Camille Was No Lady But Katrina Was A Bitch: The Hurricane In Popular Memory

Saturday, January 5, 2013
La Galerie 3 (New Orleans Marriott)
Liz Skilton, Tulane University
“Camille was no lady,” newspaper editorials and commemorative books declared describing the aftermath of a major hurricane that struck New Orleans in 1969.  Nearly four decades later in 2005, online blogs, popular t-shirts, and Mardi Gras floats compared the latest major storm, Katrina, to Camille; “Camille was no lady, but Katrina was a bitch!” was the consensus.  When reviewing these phrases with others in and outside the New Orleans area, almost everyone is able to easily identify the ending of the comparison for the two storms.  The popularity of the phrase, “Camille Was No Lady” or the peculiarity of calling Katrina a “bitch” is not shocking to audiences, but is instead common vernacular. 

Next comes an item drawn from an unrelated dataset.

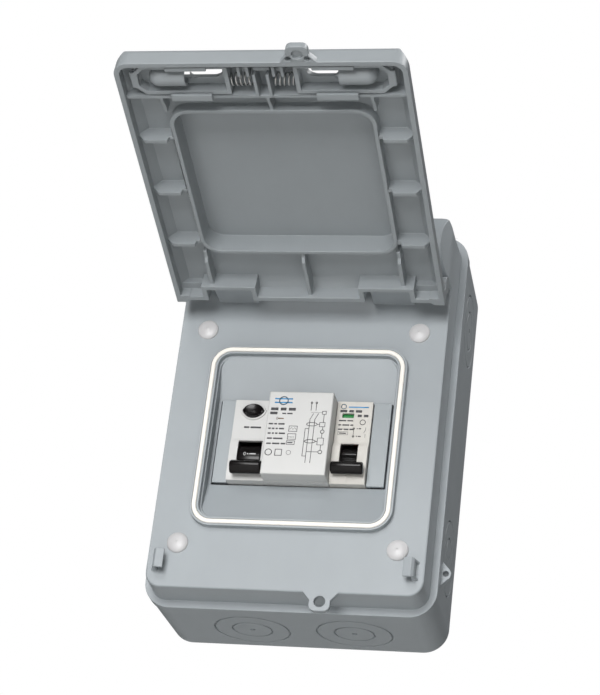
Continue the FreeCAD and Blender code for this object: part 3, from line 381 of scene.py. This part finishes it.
def circle(count, closed=False):
    """Angles round a full turn; closed repeats the first."""
    return [2 * math.pi * k / count for k in range(count + 1 if closed else count)]


def rounded_section(centre, half, radius, steps=6):
    """A rounded rectangle in a plane, as (u, v) points."""
    points = []
    for corner, (su, sv) in enumerate(((1, 1), (-1, 1), (-1, -1), (1, -1))):
        for step in range(steps + 1):
            angle = math.radians(90 * corner + 90 * step / steps)
            points.append((centre[0] + su * (half[0] - radius) + radius * math.cos(angle),
                           centre[1] + sv * (half[1] - radius) + radius * math.sin(angle)))
    return points


# ---------------------------------------------------------------- levers
DRUM_SWEEP = 220         # degrees of the drum that are made
DRUM_STEPS = 96
GROOVE_DEPTH = 0.3
GRIP_CORNER = 2.1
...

My dissertation, Camille Was No Lady But Katrina Was A Bitch: Gender, Hurricanes, & Popular Culture, shows that Hurricane Camille was not an “unladylike witch” in the beginning and Katrina did not become a “bitch” on its own, but the terms are part of the historical development of American popular culture in the post-World War II era.  Throughout the dissertation while discussing the evolution of the naming system (e.g., Betsy/Camille/Katrina), I argue that the development of ideas about gender and hurricanes not only impacted the perception of them in the regions they affected but also the general rhetoric surroundings hurricanes, and more importantly, the environment globally.  Similarly, I show that hurricane descriptions became a product of global consumption and a potential tool of cultural domination through descriptive means during the post-World War II era that has had significant effects on the perception of hurricanes in popular culture through today.  

I believe that the poster session would allow me to showcase a significant amount of visual material I use in my dissertation (i.e., including over 2,000 hurricane related memorabilia ranging in everything from Mardi Gras beads to t-shirts collected from over 30+ cities around the world).  For the poster, specifically, I would be reviewing the effects and spread of gendering a hurricane (a U.S. phenomenon) throughout the world beginning in the post-WWII era and moving through to Hurricane Katrina.  By tracking statistics in gender usage and expression in newspapers throughout the U.S. as well as the memorabilia that has been produced after major storms, I also track the spread of ideas about disasters, meteorology, science, and technology globally and the impact of U.S. influence in all of these areas.